Competition will come from independent restaurants more than from chains, Tristano said.
In addition, the lower price points and a faster experience of the fast-casual segment continue to be a draw.

It’s an opportunity that if well-executed can fit the needs of American consumers well, Tristano said.

Another part of Little Greek’s strategy is to offer a lower turnkey investment, or total opening cost, of around $150,000.

Vojnovic expects the average location to generate $12,000 to $13,000 a week, making the investment-to-sales ratio about four-to-one.

Little Greek will offer such investment costs in part by targeting “second-generation” restaurant space, or sites that became open when restaurants went out of business.
The Carrollwood location, for example, previously was a Quiznos Restaurant, and a South Tampa site under consideration was a Wingstop.
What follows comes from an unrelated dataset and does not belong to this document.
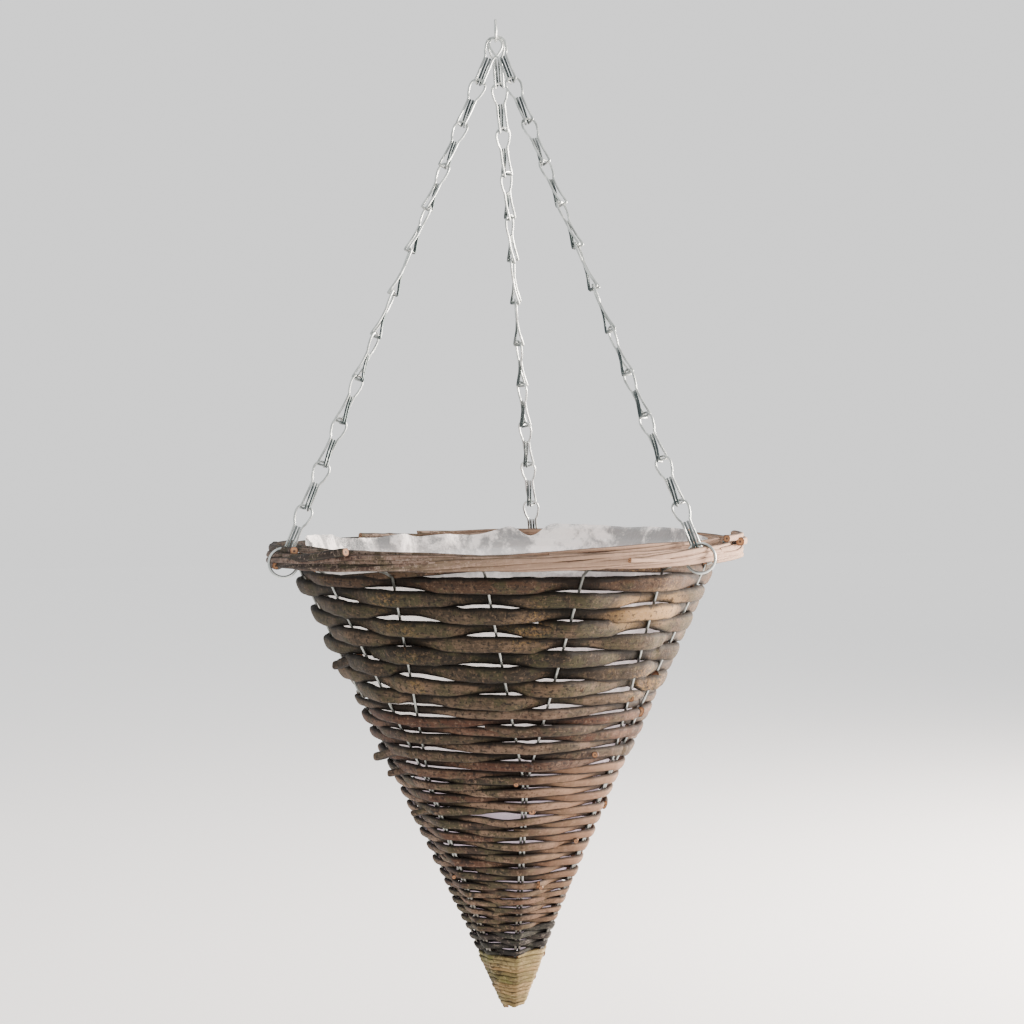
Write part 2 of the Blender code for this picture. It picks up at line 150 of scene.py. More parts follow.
# %% A finish, and the one method that makes its nodes
class Finish:
    """A material under a plain name, built from its principled shader."""

    def __init__(self, name, **constants):
        self.material = bpy.data.materials.new(name)
        self.material.use_nodes = True
        self.tree = self.material.node_tree
        self.shader = self.tree.nodes["Principled BSDF"]
        for socket, value in constants.items():
            self.shader.inputs[socket.replace("_", " ")].default_value = value

    def node(self, kind, settings=None, sockets=None, output=0):
        """Makes a node of a kind. Its settings come first, then the values or links of its sockets."""
        made = self.tree.nodes.new("ShaderNode" + kind)
        for setting, value in (settings or {}).items():
            if setting == "stops":
                while len(made.color_ramp.elements) < len(value):
                    made.color_ramp.elements.new(1.0)
                for element, (place, colour) in zip(made.color_ramp.elements, value):
                    element.position = place
                    element.color = (*colour, 1.0)
            else:
                setattr(made, setting, value)
        for socket, value in (sockets or {}).items():
            self.feed(made.inputs[socket], value)
        return Shade(self, made.outputs[output])

    def feed(self, socket, value):
        if isinstance(value, Shade):
            self.tree.links.new(value.socket, socket)
        else:
            socket.default_value = value

    def set(self, **sockets):
        for socket, value in sockets.items():
            self.feed(self.shader.inputs[socket.replace("_", " ")], value)

    def place(self):
        """Coordinates in metres that move with the piece."""
        return self.node("TexCoord", None, output=3)

    def carried(self, label, output=2):
        """What the mesh carries under a label: output 1 is a vector, and 2 a number."""
        return self.node("Attribute", {"attribute_name": label}, output=output)

    def along_axis(self, where, axis):
        """One of three coordinates: axis 0 runs to the viewer's right, and axis 2 up."""
        return self.node("SeparateXYZ", None, {0: where}, output=axis)

    def stretched(self, where, stretch):
        """The same coordinates, drawn out along some of their axes."""
        return self.node("VectorMath", {"operation": "MULTIPLY"}, {0: where, 1: stretch})

    def noise(self, where, scale, detail=3.0, roughness=0.55):
        return self.node("TexNoise", None, {"Vector": where, "Scale": scale, "Detail": detail,
                                            "Roughness": roughness})

    def step(self, value, low, high):
        """0 below low, 1 above high, smooth between them."""
        return self.node("MapRange", {"interpolation_type": "SMOOTHSTEP"},
                         {"Value": value, "From Min": low, "From Max": high})

    def blend(self, share, first, second):
        """Blends two colours: their sockets on a Mix node are 6 and 7, and its colour output is 2."""
        return self.node("Mix", {"data_type": "RGBA"}, {0: share, 6: first, 7: second}, output=2)

    def bump(self, height, strength, distance):
        return self.node("Bump", None, {"Height": height, "Strength": strength, "Distance": distance})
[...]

Restaurants have turned to second-generation space to save costs, said Brian Bern, senior director with Franklin Street Real Estate Services, a Tampa firm working with Little Greek to find space.

“It was definitely a trend that came from the recession with a lot of restaurants that didn’t make it,” Bern said. “The ones who had cash took advantage and were able to expand.”
Retrofitting an old restaurant as opposed to remodeling or building from scratch can save a new restaurant owner impact fees, infrastructure costs and other expenses.

Despite rough economic times, good sites come and go quickly. Bern found out about Little Greek’s Westchase location of roughly 1,050 square feet through conversations with the landlord.
“We’re able to strategize on which areas make sense,” Bern said.

A Little Greek history

Little Greek began in 2004 when Sigrid Bratic bought the Happy Greek restaurant in Palm Harbor. After renaming and updating, she opened restaurants in New Port Richey and Feather Sound in 2008. Little Greek’s first franchise restaurant opened in September 2010 in Richardson, Texas. Three months later Bratic sold the Palm Harbor restaurant to franchisees and it became the second franchise location. Bratic opened a Little Greek in Carrollwood in September 2011.